What is the purpose of this strange signature and how does ChainLocker
work? First off, an important concept of ChainLocker
is quick exit. Remember that ChainLocker
keeps scarce resources locked. It is often the case that a particular workflow will not go through the entire chain of root
, lecture
, class
. For example, consider a student trying to join a nonexistent lecture. Once in stage0
, it becomes clear that there is no such lecture and there is no point in going to stage1
(processing the lecture
) and stage2
(processing the class
). ChainLocker
will bail out immediately at the end of stage0
. How does the generic ChainLocker
figure out that it should bail out early? That is the responsibility of the caller who provides the processing delegates. ChainLocker
relies on an unwritten contract that if a stage
delegate returns null
, it will bail out immediately. Here is the relevant snippet for stage0
:
// Execute state0 states[1] = stage0((T0)(states[0])); // Bail out if returned null if (states[1] == null) { return; }
The last stage (Action<T2> state2
) returns nothing because there is no bailing out early after the last stage. An interesting consequence of this design is that entire Do()

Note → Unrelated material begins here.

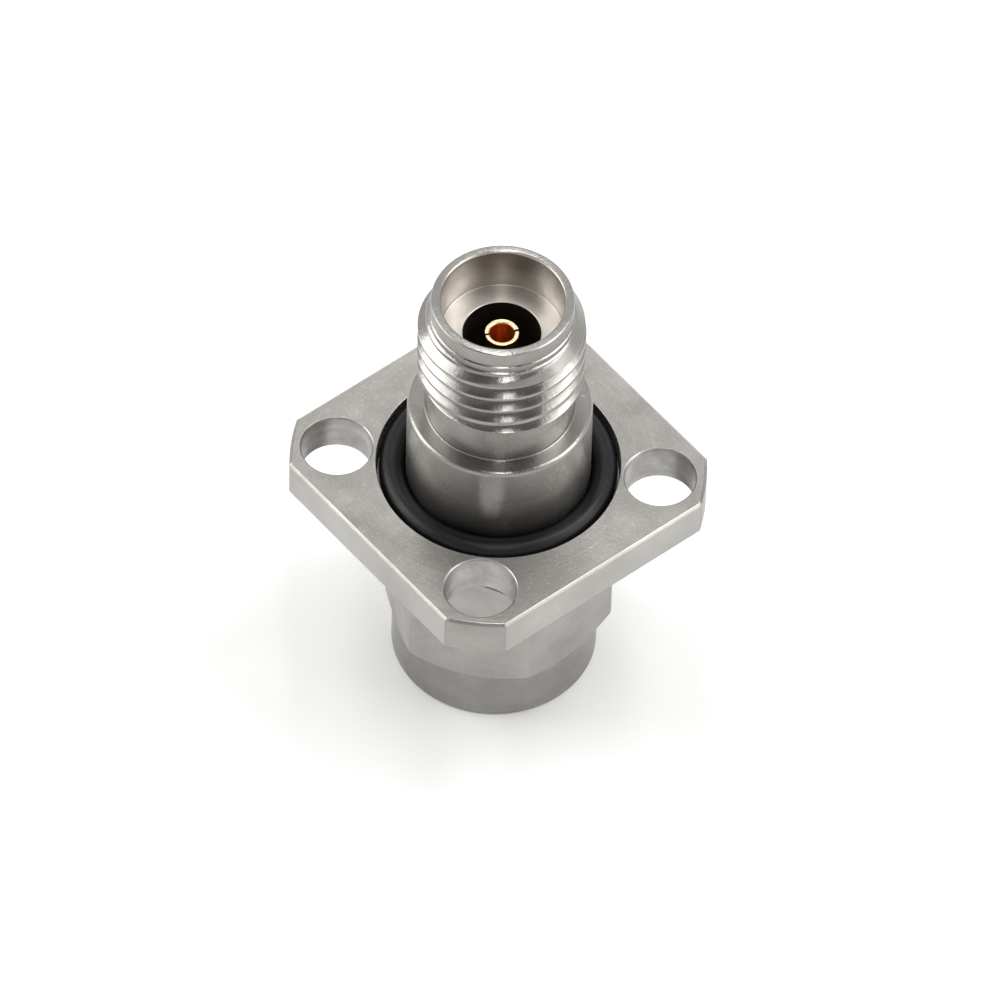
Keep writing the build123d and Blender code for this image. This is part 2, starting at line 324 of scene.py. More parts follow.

method returns nothing. As part of processing, you can assign a result to a property on one of the objects you process, but ChainLocker.Do()
itself is always void
. It is possible to extend ChainLocker
to support a return type for Do()
, but I decided to avoid it because it can make the semantics very confusing in cases of early bail out (you can only return null
, but null
may also be a valid return value if processing goes all the way and also if the processing involves launching asynchronous operations). I decided to keep it simple and let the caller manage the results processing.